As an example of the sultanate’s own successful trade negotiation efforts, the Brunei Shell Petroleum Company’s contract to sell petroleum to India during the second half of 2003 was duly renewed on 5 January 2004, this time for a whole year: a similar volume of ten thousand barrels per day of Seria Light Export Blend will be delivered to the Indian Oil Corporation’s refinery at Chennai. The BSPC hoped the deal would develop into a long-term business relationship with its state-owned Indian partner (BBO 6.1.2004). On 17 December the NBD government extended the BSPC’s mining agreements for nineteen years (taking them to the end of 2022), with an option for a further fifteen years. There is evidently no expectation of the sultanate’s hydrocarbon reserves being exhausted any time soon. International oil prices during the quarter fluctuated around the US$27-31 level on the benchmark London market.

One comparatively new buzzword in the sultanate is ‘e-government’ (BBO 29.12.2003).
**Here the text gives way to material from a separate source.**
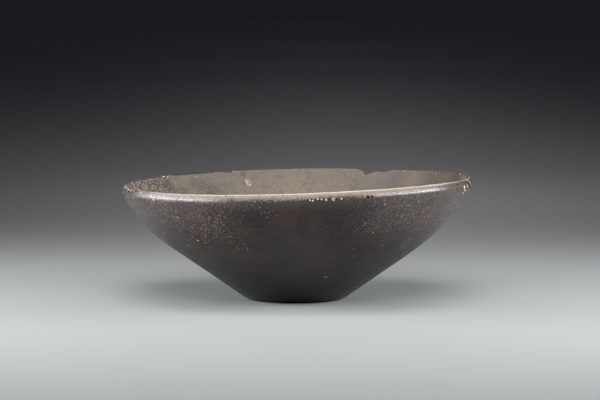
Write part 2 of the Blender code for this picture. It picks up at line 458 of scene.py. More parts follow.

On 22 December 2003, the Prime Minister’s Office (PMO) signed a contract worth over NBD$23 million for a project known as ‘PMOnet’. Under this scheme IBM Business Consulting Services and a local concern, Syabas Technologies, have undertaken to design a state-of-the-art information technology infrastructure, which will enable the government to deliver better services to the public and make improvements in information sharing. This may also assist in improving transparency, accountability and efficiency.

WATCHPOINT: Improvements in the efficiency of the civil service are likely to be a key focus in 2004. Key: (a) BBO - Borneo Bulletin online. (b) GBOW ON - Government of Brunei Official Website, on-line news. (c) HSBC - Hongkong and Shanghai Banking Corporation Limited Brunei Darussalam (HSBC Business Profile Series; Group Public Affairs Department, HSBC, HK; eleventh edition, fourth quarter 2002; copy supplied by courtesy of HSBC, London). (d) PB Pelita Brunei (NBD government’s weekly Malay-language newspaper).